WHAT IS EXPECTED: Among the entries below, find the line with "for side, word", then quote it and each following line up to and including the line with "before = set(bpy.data.objects)", and nothing else.

════════════════

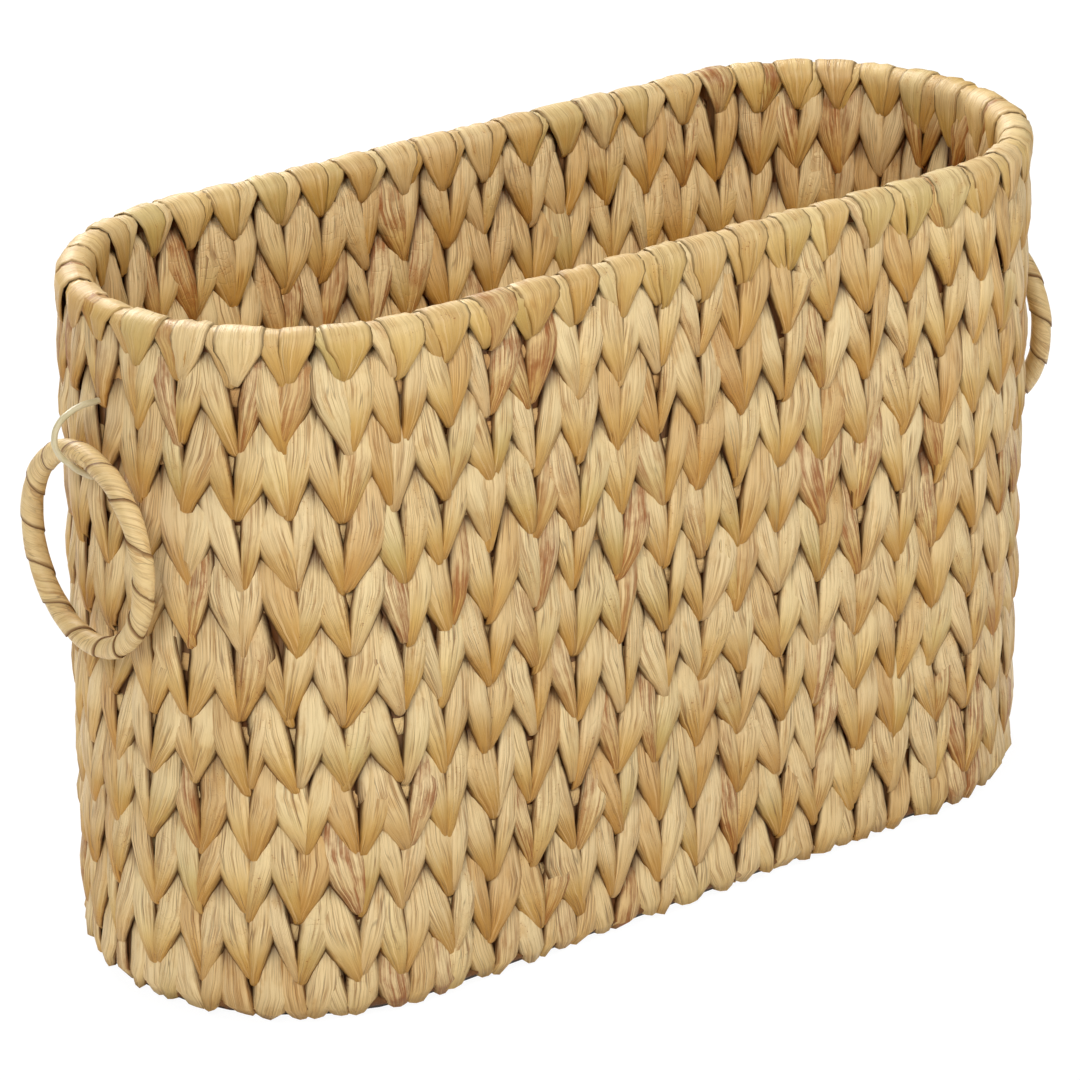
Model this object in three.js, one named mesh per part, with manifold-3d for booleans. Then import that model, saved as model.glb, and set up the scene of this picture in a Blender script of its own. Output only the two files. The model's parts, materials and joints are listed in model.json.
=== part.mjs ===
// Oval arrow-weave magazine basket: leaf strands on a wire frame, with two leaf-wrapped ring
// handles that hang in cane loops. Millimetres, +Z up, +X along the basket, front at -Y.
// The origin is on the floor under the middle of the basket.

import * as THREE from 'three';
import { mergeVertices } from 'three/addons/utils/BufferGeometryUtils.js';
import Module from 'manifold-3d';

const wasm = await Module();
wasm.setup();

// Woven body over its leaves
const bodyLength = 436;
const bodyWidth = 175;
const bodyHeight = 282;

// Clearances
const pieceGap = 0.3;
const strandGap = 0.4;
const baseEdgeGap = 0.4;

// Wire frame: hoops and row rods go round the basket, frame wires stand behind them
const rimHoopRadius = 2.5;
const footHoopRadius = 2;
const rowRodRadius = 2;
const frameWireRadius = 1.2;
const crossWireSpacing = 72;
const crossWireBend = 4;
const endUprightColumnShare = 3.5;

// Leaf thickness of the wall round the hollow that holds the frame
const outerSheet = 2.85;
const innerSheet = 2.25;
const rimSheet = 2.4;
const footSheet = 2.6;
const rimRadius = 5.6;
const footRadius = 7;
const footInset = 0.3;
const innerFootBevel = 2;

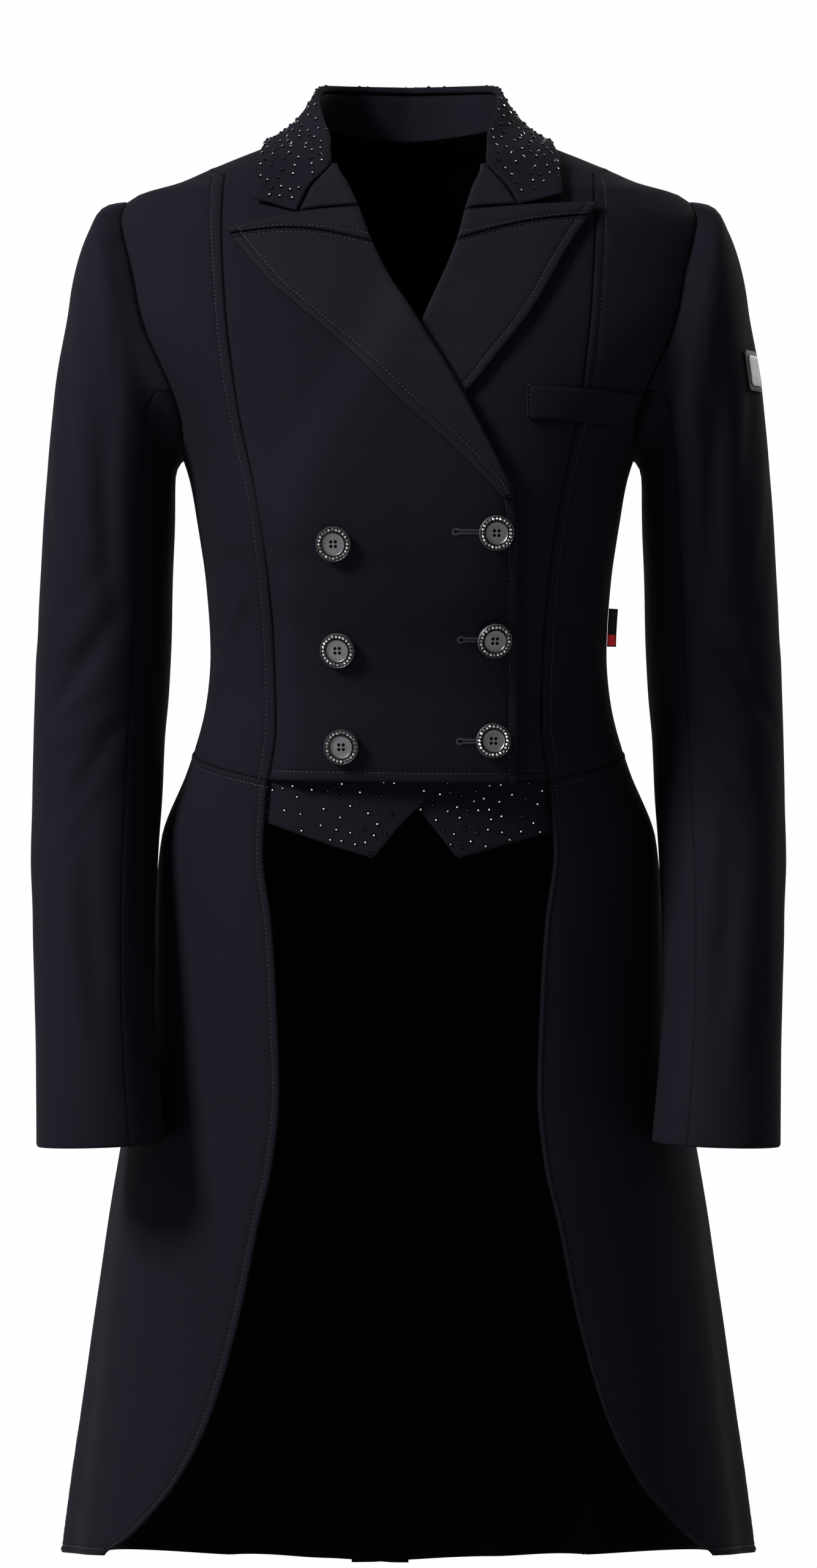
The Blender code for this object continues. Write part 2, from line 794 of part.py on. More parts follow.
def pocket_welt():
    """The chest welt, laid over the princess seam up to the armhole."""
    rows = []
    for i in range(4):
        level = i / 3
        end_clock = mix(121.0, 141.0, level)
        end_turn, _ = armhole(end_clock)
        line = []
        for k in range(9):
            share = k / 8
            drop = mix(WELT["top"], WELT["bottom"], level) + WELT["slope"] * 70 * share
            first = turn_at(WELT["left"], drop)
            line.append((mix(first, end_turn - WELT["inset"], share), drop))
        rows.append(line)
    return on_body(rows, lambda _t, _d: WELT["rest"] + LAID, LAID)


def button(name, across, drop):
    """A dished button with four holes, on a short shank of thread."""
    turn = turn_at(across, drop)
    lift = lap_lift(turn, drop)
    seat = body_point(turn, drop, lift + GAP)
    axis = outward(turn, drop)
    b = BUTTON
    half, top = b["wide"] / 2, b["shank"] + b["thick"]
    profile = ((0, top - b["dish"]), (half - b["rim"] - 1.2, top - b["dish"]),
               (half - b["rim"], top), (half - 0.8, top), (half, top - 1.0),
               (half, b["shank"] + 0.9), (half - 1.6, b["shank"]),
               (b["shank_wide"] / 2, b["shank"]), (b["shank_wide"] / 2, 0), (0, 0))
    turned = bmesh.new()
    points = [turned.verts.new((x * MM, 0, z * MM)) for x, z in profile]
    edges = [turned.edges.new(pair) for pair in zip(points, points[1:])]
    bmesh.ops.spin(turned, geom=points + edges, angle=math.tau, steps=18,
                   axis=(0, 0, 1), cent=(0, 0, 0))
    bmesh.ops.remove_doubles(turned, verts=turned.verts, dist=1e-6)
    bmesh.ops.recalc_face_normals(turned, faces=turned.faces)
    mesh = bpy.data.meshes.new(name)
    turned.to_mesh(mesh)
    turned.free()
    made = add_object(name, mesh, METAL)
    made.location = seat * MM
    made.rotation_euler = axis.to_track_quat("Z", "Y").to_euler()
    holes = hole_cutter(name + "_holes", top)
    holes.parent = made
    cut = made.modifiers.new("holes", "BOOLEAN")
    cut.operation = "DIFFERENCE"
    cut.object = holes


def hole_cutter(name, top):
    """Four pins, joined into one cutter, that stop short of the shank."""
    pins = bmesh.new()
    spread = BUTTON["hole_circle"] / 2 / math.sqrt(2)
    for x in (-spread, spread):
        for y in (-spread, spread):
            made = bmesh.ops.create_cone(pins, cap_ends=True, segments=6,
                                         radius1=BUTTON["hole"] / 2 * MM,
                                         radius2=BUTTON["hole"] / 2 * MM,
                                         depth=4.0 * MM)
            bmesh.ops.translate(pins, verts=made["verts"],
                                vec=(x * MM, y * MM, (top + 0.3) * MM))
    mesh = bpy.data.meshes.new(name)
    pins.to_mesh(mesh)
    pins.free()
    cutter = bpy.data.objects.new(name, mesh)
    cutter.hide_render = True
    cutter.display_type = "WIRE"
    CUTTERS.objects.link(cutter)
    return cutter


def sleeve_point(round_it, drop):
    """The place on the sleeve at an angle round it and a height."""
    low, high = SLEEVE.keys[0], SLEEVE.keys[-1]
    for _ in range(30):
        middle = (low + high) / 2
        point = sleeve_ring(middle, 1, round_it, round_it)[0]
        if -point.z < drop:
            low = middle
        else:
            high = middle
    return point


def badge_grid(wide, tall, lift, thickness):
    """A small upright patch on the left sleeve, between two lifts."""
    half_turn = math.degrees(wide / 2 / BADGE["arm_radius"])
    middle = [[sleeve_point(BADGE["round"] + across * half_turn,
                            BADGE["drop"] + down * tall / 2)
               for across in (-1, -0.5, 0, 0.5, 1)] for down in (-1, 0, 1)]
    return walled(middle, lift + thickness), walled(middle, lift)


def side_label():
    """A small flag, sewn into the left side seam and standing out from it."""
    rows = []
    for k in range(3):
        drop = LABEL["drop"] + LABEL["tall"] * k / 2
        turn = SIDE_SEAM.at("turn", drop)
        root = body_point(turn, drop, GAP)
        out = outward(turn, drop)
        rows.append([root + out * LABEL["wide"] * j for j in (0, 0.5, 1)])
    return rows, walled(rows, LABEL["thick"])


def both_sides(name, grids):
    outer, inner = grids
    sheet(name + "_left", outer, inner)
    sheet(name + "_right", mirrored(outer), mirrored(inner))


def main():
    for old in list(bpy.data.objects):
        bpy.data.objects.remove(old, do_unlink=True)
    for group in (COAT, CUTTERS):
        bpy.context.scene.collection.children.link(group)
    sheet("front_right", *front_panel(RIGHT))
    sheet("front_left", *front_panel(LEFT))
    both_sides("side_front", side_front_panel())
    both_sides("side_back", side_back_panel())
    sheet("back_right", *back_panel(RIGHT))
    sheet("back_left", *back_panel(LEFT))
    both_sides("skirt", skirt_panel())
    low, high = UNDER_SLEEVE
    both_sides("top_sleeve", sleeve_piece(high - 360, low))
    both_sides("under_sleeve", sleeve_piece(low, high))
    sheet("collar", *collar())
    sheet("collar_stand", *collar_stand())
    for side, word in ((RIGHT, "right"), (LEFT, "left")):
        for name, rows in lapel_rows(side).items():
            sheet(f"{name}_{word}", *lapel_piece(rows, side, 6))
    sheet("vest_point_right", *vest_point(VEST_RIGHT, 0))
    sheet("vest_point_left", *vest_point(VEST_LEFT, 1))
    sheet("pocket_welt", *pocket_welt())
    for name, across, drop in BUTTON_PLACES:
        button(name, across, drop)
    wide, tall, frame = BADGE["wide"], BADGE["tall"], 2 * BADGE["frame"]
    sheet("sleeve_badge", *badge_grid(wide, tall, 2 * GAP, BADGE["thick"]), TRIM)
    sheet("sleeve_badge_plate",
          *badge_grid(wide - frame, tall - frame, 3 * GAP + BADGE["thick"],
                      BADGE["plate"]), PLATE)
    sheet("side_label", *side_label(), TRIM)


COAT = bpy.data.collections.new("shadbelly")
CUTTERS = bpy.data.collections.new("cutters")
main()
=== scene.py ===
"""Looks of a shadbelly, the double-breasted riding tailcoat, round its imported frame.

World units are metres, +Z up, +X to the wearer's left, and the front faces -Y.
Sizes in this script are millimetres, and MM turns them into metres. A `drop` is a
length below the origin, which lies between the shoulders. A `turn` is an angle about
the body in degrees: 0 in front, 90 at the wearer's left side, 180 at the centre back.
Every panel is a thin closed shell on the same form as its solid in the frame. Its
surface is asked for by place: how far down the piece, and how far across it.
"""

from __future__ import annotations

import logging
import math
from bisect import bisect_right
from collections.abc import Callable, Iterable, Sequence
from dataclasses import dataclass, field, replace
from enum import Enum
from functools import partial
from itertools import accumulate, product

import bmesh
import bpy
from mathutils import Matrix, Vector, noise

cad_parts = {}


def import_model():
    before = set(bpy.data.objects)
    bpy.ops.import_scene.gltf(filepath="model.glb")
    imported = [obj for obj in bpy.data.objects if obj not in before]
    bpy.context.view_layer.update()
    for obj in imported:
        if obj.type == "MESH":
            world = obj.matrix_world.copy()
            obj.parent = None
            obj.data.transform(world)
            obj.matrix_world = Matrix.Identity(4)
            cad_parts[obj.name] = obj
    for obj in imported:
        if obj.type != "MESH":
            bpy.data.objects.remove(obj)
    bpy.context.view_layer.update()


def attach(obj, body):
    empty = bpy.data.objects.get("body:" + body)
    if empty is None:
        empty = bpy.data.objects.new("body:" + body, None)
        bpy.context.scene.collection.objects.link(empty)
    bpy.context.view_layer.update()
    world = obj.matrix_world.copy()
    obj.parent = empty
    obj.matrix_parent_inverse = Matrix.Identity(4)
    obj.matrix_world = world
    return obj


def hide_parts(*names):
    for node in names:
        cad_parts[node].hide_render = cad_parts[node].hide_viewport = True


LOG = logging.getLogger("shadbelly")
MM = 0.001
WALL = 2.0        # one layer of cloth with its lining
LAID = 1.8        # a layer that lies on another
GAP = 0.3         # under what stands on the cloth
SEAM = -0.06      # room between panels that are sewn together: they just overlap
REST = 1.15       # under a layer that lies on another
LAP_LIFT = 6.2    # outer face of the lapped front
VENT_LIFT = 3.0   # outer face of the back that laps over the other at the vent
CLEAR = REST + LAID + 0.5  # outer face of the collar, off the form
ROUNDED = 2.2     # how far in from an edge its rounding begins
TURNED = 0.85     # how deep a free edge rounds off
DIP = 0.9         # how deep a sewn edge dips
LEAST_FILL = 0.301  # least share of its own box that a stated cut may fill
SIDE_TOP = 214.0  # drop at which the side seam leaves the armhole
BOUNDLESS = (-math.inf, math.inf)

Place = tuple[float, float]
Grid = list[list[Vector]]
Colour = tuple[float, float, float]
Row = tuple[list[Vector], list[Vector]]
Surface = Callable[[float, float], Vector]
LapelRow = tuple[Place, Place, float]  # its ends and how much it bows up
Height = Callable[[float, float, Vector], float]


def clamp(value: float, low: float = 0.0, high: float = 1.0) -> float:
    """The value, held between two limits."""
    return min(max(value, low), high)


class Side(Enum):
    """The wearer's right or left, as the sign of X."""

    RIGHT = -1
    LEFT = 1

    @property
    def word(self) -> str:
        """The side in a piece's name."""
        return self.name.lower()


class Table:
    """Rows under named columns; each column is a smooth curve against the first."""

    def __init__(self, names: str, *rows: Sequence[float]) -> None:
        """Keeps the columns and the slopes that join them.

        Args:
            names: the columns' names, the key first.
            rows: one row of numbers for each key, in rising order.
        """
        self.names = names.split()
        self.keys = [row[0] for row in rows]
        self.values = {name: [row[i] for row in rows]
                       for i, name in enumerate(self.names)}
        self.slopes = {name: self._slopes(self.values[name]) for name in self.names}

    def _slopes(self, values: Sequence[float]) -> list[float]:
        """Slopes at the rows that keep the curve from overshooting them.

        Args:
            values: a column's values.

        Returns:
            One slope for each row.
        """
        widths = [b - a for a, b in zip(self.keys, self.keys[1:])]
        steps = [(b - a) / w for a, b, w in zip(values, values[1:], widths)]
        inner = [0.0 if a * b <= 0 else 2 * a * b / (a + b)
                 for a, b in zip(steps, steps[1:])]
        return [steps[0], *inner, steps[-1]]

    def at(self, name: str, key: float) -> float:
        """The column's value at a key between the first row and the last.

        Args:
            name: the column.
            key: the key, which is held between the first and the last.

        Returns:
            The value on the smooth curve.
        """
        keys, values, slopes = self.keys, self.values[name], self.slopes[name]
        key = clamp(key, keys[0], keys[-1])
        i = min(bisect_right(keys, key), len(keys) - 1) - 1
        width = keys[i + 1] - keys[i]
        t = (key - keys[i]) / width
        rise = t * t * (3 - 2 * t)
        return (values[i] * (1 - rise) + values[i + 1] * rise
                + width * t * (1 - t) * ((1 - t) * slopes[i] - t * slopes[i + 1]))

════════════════

WRITTEN RESPONSE:
    for side, word in ((RIGHT, "right"), (LEFT, "left")):
        for name, rows in lapel_rows(side).items():
            sheet(f"{name}_{word}", *lapel_piece(rows, side, 6))
    sheet("vest_point_right", *vest_point(VEST_RIGHT, 0))
    sheet("vest_point_left", *vest_point(VEST_LEFT, 1))
    sheet("pocket_welt", *pocket_welt())
    for name, across, drop in BUTTON_PLACES:
        button(name, across, drop)
    wide, tall, frame = BADGE["wide"], BADGE["tall"], 2 * BADGE["frame"]
    sheet("sleeve_badge", *badge_grid(wide, tall, 2 * GAP, BADGE["thick"]), TRIM)
    sheet("sleeve_badge_plate",
          *badge_grid(wide - frame, tall - frame, 3 * GAP + BADGE["thick"],
                      BADGE["plate"]), PLATE)
    sheet("side_label", *side_label(), TRIM)


COAT = bpy.data.collections.new("shadbelly")
CUTTERS = bpy.data.collections.new("cutters")
main()
=== scene.py ===
"""Looks of a shadbelly, the double-breasted riding tailcoat, round its imported frame.

World units are metres, +Z up, +X to the wearer's left, and the front faces -Y.
Sizes in this script are millimetres, and MM turns them into metres. A `drop` is a
length below the origin, which lies between the shoulders. A `turn` is an angle about
the body in degrees: 0 in front, 90 at the wearer's left side, 180 at the centre back.
Every panel is a thin closed shell on the same form as its solid in the frame. Its
surface is asked for by place: how far down the piece, and how far across it.
"""

from __future__ import annotations

import logging
import math
from bisect import bisect_right
from collections.abc import Callable, Iterable, Sequence
from dataclasses import dataclass, field, replace
from enum import Enum
from functools import partial
from itertools import accumulate, product

import bmesh
import bpy
from mathutils import Matrix, Vector, noise

cad_parts = {}


def import_model():
    before = set(bpy.data.objects)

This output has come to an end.